In terms of the committee’s willingess to doubt the integrity of those who have questioned the premises and impact of SOPA, we would remind all interested in understanding the reality of the situation that the data and costs of infringement and ‘piracy’ that have been asserted to this Committee and to the public to justify this legislation have been found to be seriously flawed and misleading by both private researchers and official government sources. There is a role for Hollywood fiction, but it is not in the legislative process.
”As the depth and breadth of the opposition to SOPA demonstrates, this isn’t about one company. Many sectors are alarmed by the scope, the sweep and the rapid scheduling of this legislation. It shifts the primary burden of enforcement from one sector to another, and would invoke much harm for little real gain toward the mutual goal of curbing online infringement.

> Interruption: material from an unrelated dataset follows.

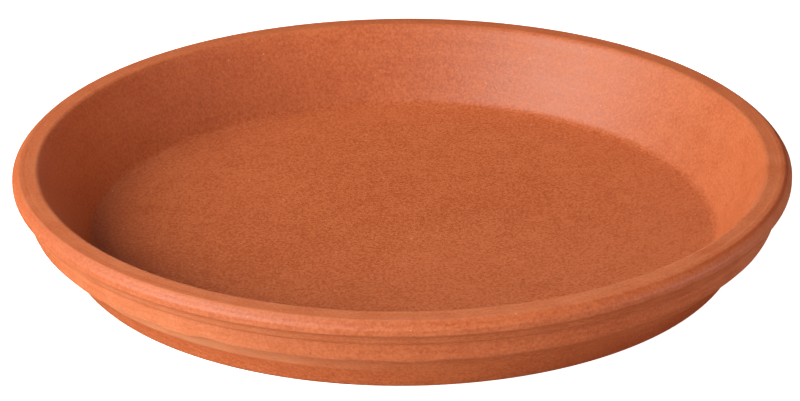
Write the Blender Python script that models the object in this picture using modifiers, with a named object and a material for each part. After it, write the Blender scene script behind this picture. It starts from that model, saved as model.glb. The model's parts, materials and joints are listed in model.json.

“Our tech and telecom companies do not seek to do business with or promote rogue websites and they support legislation requiring advertisers, credit card companies and others who do have business relationships with these sites to cut business ties and prohibit them from processing any payments to them. This ‘follow-the-money” approach to rogue websites is the concept behind the OPEN Act proposed by Sen. Ron Wyden, D-Ore., and Rep. Issa, R-Calif., which the tech industry supports.
“Instead of rushing this bill to a markup and vote Thursday, we hope the Committee will partner with Internet and tech companies to craft legislation that would target rogue websites without threatening the Internet and innovation.”